Les Diotima bondissent et rebondissent tel un jeu de questions / réponses d’une
ductilité et d’une vivacité ahurissante, émettant des harmoniques et des pizzicati aériens et acérés avec une
précision et une maîtrise technique si exceptionnelle que les quinze minutes de
ce morceau difficile d’interprétation et d’écoute laissent l’auditeur à bout de
souffle.
Manuscrit du Quatuor à cordes op. 131 de Beethoven. (c) Berlin, Staatsbibliothek-Musikabteilung.
Composé
entre décembre 1825 et octobre 1826, le Quatuor
à cordes n° 14 en ut dièse mineur op. 131
de Beethoven est en fait la pénultième partition du genre du compositeur. D’aucuns
considèrent ce quatuor comme le plus beau de tous, à l’instar de Richard Wagner
qui, qualifiant l’œuvre de « poème sonore », y voyait la méditation d’un
saint muré dans sa surdité à l’écoute exclusive de ses voix intérieures. Il s’agit
aussi sans doute du quatuor le plus porteur d’avenir, tant l’on y perçoit les
hardiesses de la Seconde Ecole de Vienne et de Bartók, ne serait-ce que la
forme cyclique. Débutant sur une fugue (« qui renferme le mouvement le
plus mélancolique exprimé en musique » (R. Wagner)) qui sera reprise deux
fois dans le finale, l’œuvre se déploie en un mouvement unique, tel un poème
symphonique en sept parties continues (dont deux si courtes – 3e (11
mesures) et 6e (28 mesures) - qu’elles se présentent comme des introductions
à celles qui les suivent), liées en outre entre elles par des relations harmoniques
et rythmiques étroitement imbriquées.

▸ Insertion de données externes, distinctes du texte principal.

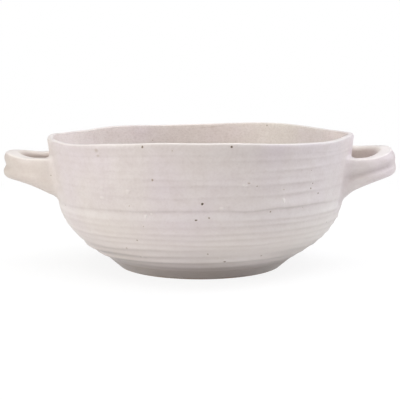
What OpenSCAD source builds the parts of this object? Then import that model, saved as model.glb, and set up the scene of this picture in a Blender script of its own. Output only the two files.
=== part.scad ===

Le Quatuor Diotima magnifie les sonorités
graves donnant à cette partition une assise expressive prenante, Pierre Morlet
exaltant le chant somptueux que réserve Beethoven au violoncelle, tandis que l’alliage
du second violon (Guillaume Latour) et de l’alto (Franck Chevalier) s’avère l’épicentre
de cette interprétation, le premier violon (Yun Peng Zhao) s’avérant trop sec
et âcre. Phénomène d’autant plus marquant qu’il est absent dans le cinquième
mouvement (Presto) et ses deux
expositions du Scherzo et Trio où les quatre archets s’enflamment et rayonnent
de concert.
Bruno Serrou
1) Le quatrième et dernier concert
du cycle sera donné aux Bouffes du Nord le 10 décembre 2012 à 20h30, en
présence de Pierre Boulez, qui présentera son Livre pour quatuor.
2) Les textes de présentation, les analyses et des lettres d’Arnold Schönberg ont été publiés dans le coffret que le Quatuor
LaSalle a consacré aux quatuors à cordes des trois Viennois
(Schönberg/Berg/Webern) publié chez DG en 1971 et réédité en CD en 1987.